In the Jewish calendar we are in the midst of the "Three Weeks", the time when we mourn the destruction of the first and second Temples. These great buildings were the centre of Jewish worship and stood gloriously in Jerusalem between the years 833 BCE and 69 CE. 


The Temples were not just physical edifices that stood with all their beauty on the Temple Mount. These buildings were a model of spirituality and self-improvement that continues to shine within every soul.


An example of this concept emerges when we examine the Temple's packed schedule of service that took place on a daily basis. Many rituals were performed, the candelabra was kindled, incense was burned, prayers were recited and a variety of animal sacrifices were offered up on the altar.


But before any of these would begin one important ritual was performed. It was called "Terumat Hadeshen". This involved a Kohen (priest) removing a handful of ash from burned sacrifices of the previous day discarding it next to the altar. Only once this was accomplished did the order of the day begin.

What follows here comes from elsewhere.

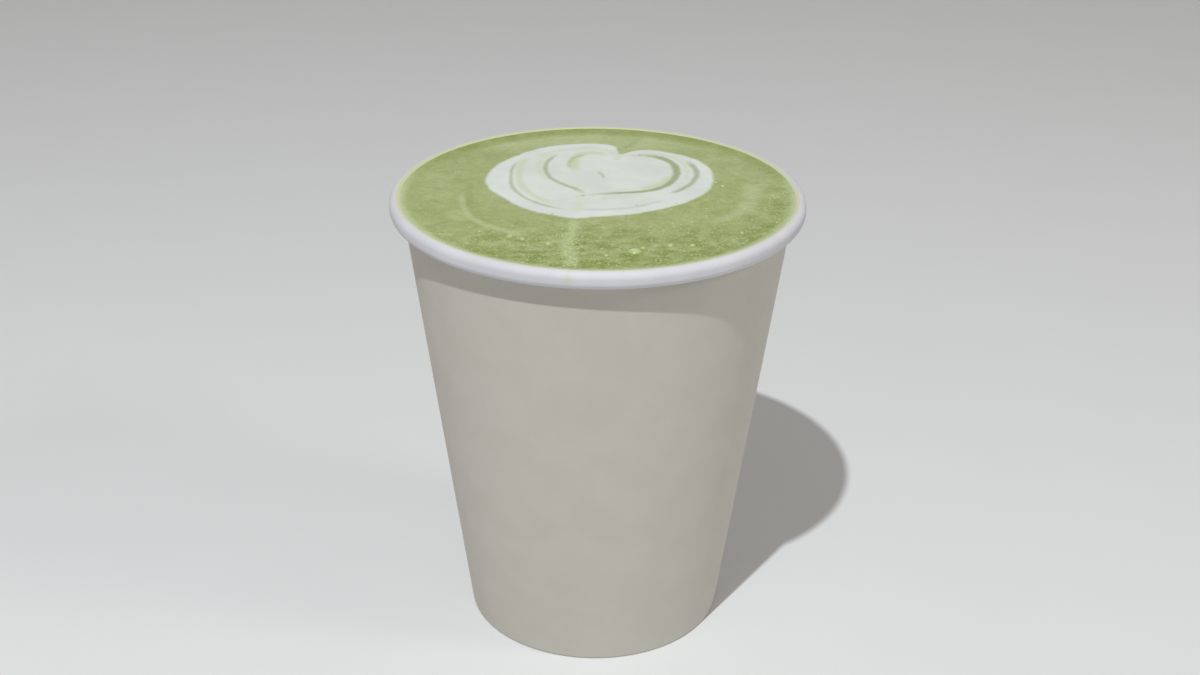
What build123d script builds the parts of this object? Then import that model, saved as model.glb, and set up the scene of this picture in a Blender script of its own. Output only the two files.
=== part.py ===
"""A brim-full matcha latte in a rolled-rim paper cup. Millimetres, +Z up, origin at the centre of the foot.

Three pieces, each drawn as a section in (radius, height) and turned about Z:
the side wall, one strip of board, folded in at the foot, rolled out at the rim and lapped at its seam;
the base, a disc of the same board with a skirt that the fold at the foot holds;
the drink, which fills the cup from the base disc to just under the top of the rim.
"""

from math import asin, atan2, cos, degrees, hypot, radians, sin, tan
import os

from build123d import *

# Driving sizes
RIM_DIAMETER = 90.0
CUP_HEIGHT = 102.0
FOOT_DIAMETER = 58.4
BOARD = 0.40  # thickness of the coated paperboard
ROLL_WIDTH = 3.05  # the rolled rim, across
ROLL_HEIGHT = 3.80  # the rolled rim, top to bottom
CURL_END_DEG = 140.0  # how far round the lower bend the rolled edge goes, from the outside inward
RECESS_DEPTH = 8.0  # table to the underside of the base disc
TAIL_HEIGHT = 6.4  # how far the folded-in edge stands up inside the foot
FOOT_ROUNDING = 0.35
SKIRT_GAP = 0.15  # between the skirt's lower edge and the fold under it
BASE_BEND = 0.80  # outer radius where the base disc turns down into its skirt
LAP_WIDTH = 7.0  # overlap of the side seam, across, at the rim
LAP_AZIMUTH_DEG = 90.0  # the seam stands at the back
LAP_END_GAP = 0.70  # the seam's outer layer ends this far from the foot and from the rolled edge
FILL_DEPTH = 0.50  # top of the rim down to the drink

# The roll is two bends joined by a straight flank, drawn round one radius
roll_outer = ROLL_WIDTH / 2
roll_inner = roll_outer - BOARD
roll_centre = RIM_DIAMETER / 2 - roll_outer
upper_bend = CUP_HEIGHT - roll_outer
lower_bend = CUP_HEIGHT - ROLL_HEIGHT + roll_outer

# The wall leans so that its outer face, drawn up from the foot, is tangent to the inside of the roll
foot_radius = FOOT_DIAMETER / 2
across = roll_centre - foot_radius
lean = atan2(across, upper_bend) - asin(roll_inner / hypot(across, upper_bend))
layer = BOARD / cos(lean)  # one layer of board, measured across at one height
tangent_deg = 180 - degrees(lean)  # where the wall runs into the upper bend


def wall_point(height, layers_in):
    """Point of the wall's outer face at this height, or of the face that many layers of board further in."""
    return (foot_radius + height * tan(lean) - layers_in * layer, height)


def bend_point(radius, angle_deg, centre_height):
    """Point at this radius and angle round one of the roll's two bends."""
    angle = radians(angle_deg)
    return (roll_centre + radius * cos(angle), centre_height + radius * sin(angle))


def bend(radius, start_deg, end_deg, centre_height):
    """Arc round one of the roll's two bends."""
    angles = (start_deg, (start_deg + end_deg) / 2, end_deg)
    return ThreePointArc(*(bend_point(radius, angle, centre_height) for angle in angles))


def joined(*parts):
    """The face inside an outline of arcs and corner points, in order, with straight lines across the gaps."""
    curves = [part for part in parts if not isinstance(part, tuple)]
    ends = [(part, part) if isinstance(part, tuple) else (part @ 0, part @ 1) for part in parts]
    lines = [Line(end, start) for (_, end), (start, _) in zip(ends, ends[1:] + ends[:1])]
    return make_face(curves + lines)


def turned(section, angle_deg=360.0):
    """The section, drawn with radius along X and height along Y, turned about Z."""
    return revolve(Rot(90, 0, 0) * section, Axis.Z, angle_deg)


def wall_section():
    """Foot, outer face, inside of the roll, rolled edge, outside of the roll, inner face, fold and tail."""
    section = joined(
        wall_point(0, 3),
        wall_point(0, 0),
        bend(roll_inner, tangent_deg, 0, upper_bend),
        bend(roll_inner, 0, -CURL_END_DEG, lower_bend),
        bend(roll_outer, -CURL_END_DEG, 0, lower_bend),
        bend(roll_outer, 0, tangent_deg, upper_bend),
        wall_point(BOARD, 1),
        wall_point(BOARD, 2),
        wall_point(TAIL_HEIGHT, 2),
        wall_point(TAIL_HEIGHT, 3),
    )
    foot_corners = section.vertices().group_by(Axis.Y)[0]
    return fillet(foot_corners, FOOT_ROUNDING)


def lap_section():
    """The seam's second layer of board on the wall's outer face. It starts inside the first layer."""
    low = LAP_END_GAP
    high = bend_point(roll_outer, -CURL_END_DEG, lower_bend)[1] - LAP_END_GAP
    return joined(wall_point(low, 0.5), wall_point(low, -1), wall_point(high, -1), wall_point(high, 0.5))


def cup_wall():
    lap_deg = degrees(LAP_WIDTH / roll_centre)
    lap = Rot(0, 0, LAP_AZIMUTH_DEG - lap_deg / 2) * turned(lap_section(), lap_deg)
    return turned(wall_section()) + lap


def cup_base():
    """The disc and its skirt, which hangs between the wall and the tail."""
    top = RECESS_DEPTH + BOARD
    low = BOARD + SKIRT_GAP
    section = joined(
        (0, RECESS_DEPTH),
        wall_point(RECESS_DEPTH, 2),
        wall_point(low, 2),
        wall_point(low, 1),
        wall_point(top, 1),
        (0, top),
    )
    inner_corner = section.vertices().sort_by_distance(wall_point(RECESS_DEPTH, 2))[0]
    section = fillet(inner_corner, BASE_BEND - BOARD)
    outer_corner = section.vertices().sort_by_distance(wall_point(top, 1))[0]
    return turned(fillet(outer_corner, BASE_BEND))


def matcha_latte(base):
    """All the room above the base disc, up to the level where the drink meets the roll's inner flank."""
    level = CUP_HEIGHT - FILL_DEPTH
    shore_deg = 180 - degrees(asin((level - upper_bend) / roll_outer))
    section = joined(
        (0, RECESS_DEPTH),
        wall_point(RECESS_DEPTH, 1),
        bend(roll_outer, tangent_deg, shore_deg, upper_bend),
        (0, level),
    )
    return turned(section) - base


base = cup_base()
os.makedirs("parts", exist_ok=True)
export_step(cup_wall(), "parts/cup_wall.step")
export_step(base, "parts/cup_base.step")
export_step(matcha_latte(base), "parts/matcha_latte.step")
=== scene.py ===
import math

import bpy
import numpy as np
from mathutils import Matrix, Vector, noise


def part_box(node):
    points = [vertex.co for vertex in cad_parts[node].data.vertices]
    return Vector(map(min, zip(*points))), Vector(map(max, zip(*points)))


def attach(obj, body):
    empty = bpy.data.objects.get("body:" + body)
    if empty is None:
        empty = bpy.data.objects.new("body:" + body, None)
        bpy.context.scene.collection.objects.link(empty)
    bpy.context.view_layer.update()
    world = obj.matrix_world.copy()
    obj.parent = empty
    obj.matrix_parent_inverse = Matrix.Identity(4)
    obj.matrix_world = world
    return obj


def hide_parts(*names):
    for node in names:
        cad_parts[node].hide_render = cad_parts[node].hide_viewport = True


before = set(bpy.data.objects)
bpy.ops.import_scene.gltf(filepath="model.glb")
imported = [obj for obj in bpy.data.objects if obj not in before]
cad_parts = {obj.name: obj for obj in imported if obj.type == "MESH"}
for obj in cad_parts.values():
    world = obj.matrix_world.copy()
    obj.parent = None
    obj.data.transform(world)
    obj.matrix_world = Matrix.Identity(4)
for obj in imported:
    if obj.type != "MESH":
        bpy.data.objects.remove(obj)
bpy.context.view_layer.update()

# A brim-full matcha latte in a rolled-rim paper cup, on a plain pale floor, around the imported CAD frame.
#
# The cup's wall is a finer mesh of the same section as the CAD wall, the base disc is the CAD's own, and
# the drink is a dense surface whose latte art is drawn as strokes in millimetres, seen from above, with the
# front of the cup at -Y. Sizes here are millimetres until a mesh is made, and metres from then on.

MM = 0.001

# Sizes that the CAD gives
CUP_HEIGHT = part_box("cup_wall")[1][2] / MM
RIM_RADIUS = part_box("cup_wall")[1][0] / MM
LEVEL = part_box("matcha_latte")[1][2] / MM
BASE_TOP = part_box("cup_base")[1][2] / MM

# Sizes of the wall's section, as in the CAD model
FOOT_RADIUS = 29.2
BOARD = 0.40
ROLL_OUTER = 1.525
ROLL_INNER = ROLL_OUTER - BOARD
ROLL_HEIGHT = 3.80
CURL_END_DEG = 140.0
TAIL_HEIGHT = 6.4
FOOT_ROUNDING = 0.35
LAP_WIDTH = 7.0
LAP_AZIMUTH_DEG = 90.0
LAP_END_GAP = 0.70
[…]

This ritual has in important lesson. Each new day gives us an opportunity to explore new levels of growth and progress. But we cannot grow today if we hang on to the baggage of yesterday. A new day needs to begin by discarding the dirt of the day before. Once the "ash" of the day before has been removed, our minds and hearts are clear to absorb and access the potential of the new day.


If we begin by removing the obstacles of yesterday then today is infinite.